Nordic music magazine

Gaffa (stylized as GAFFA) is a free Nordic music magazine with local editions in Denmark, Norway, and Sweden. Gaffa is Denmark's largest and oldest music magazine. It has been published since 1983 and has 320,000 print readers and 750,000 online readers each month.

The name gaffa comes from gaffer tape, with the magazine's stated intention of "binding the different parts of the music community together".

==History and profile==
Gaffa has been published on a monthly basis since 1983. The magazine is distributed to places such as educational institutions, record shops, libraries and cafés, as well as a small number to paying subscribers. It features music news and notes, interviews, album reviews and upcoming concert schedules.

Gaffa's website, GAFFA.dk, was established in 1996. Since December 2008 all back issues of the magazine are accessible online free of charge.

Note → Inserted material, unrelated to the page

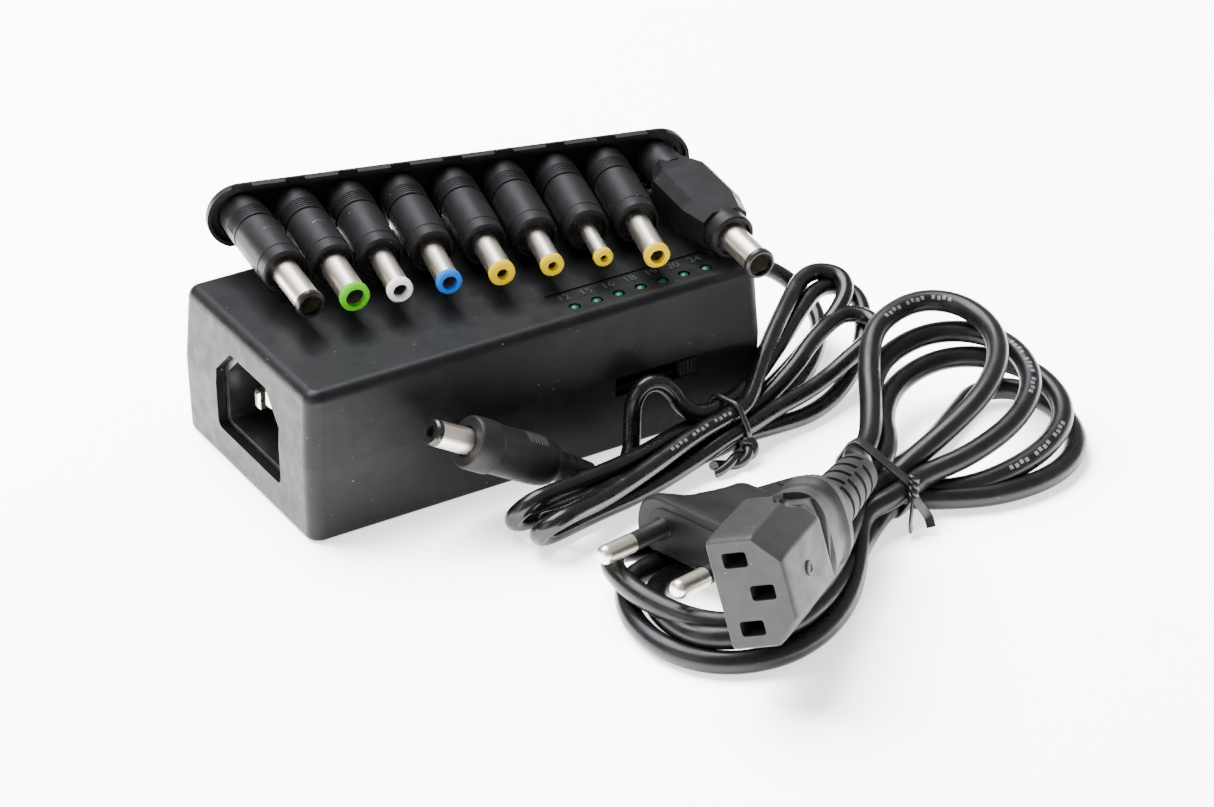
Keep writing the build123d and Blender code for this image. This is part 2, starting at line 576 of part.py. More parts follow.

In 2008 Gaffa launched GAFFA live, a concert overview for Denmark, Sweden and Norway. In 2009 Gaffa was launched in Sweden, GAFFA Sweden, and in 2011 in Norway, GAFFA Norway.

In April 2006, Gaffa launched a user-written music encyclopedia, GAFFApedia, as a subsection of its website. Based on MediaWiki, it is similar to Wikipedia and covered by the Creative Commons Attribution-Noncommercial-Share Alike licence. GAFFApedia was closed in 2010.

==GAFFA Awards==
The GAFFA Awards (Danish: GAFFA-Prisen) are an annual event created in 1991 to hand out prizes for music achievements. Since 2010, the awards have been held at a large gala show in Copenhagen, in Odense (2017–2019) and in Musikhuset Aarhus since 2020. Categories include Album of the Year, Foreign Album of the Year, Singer of the Year and Foreign Singer of the Year.

Since 2010, GAFFA’s Swedish readers have also voted for and celebrated their favourite artists through GAFFA Priset. In 2012, GAFFA Norway similarly established its version of the awards.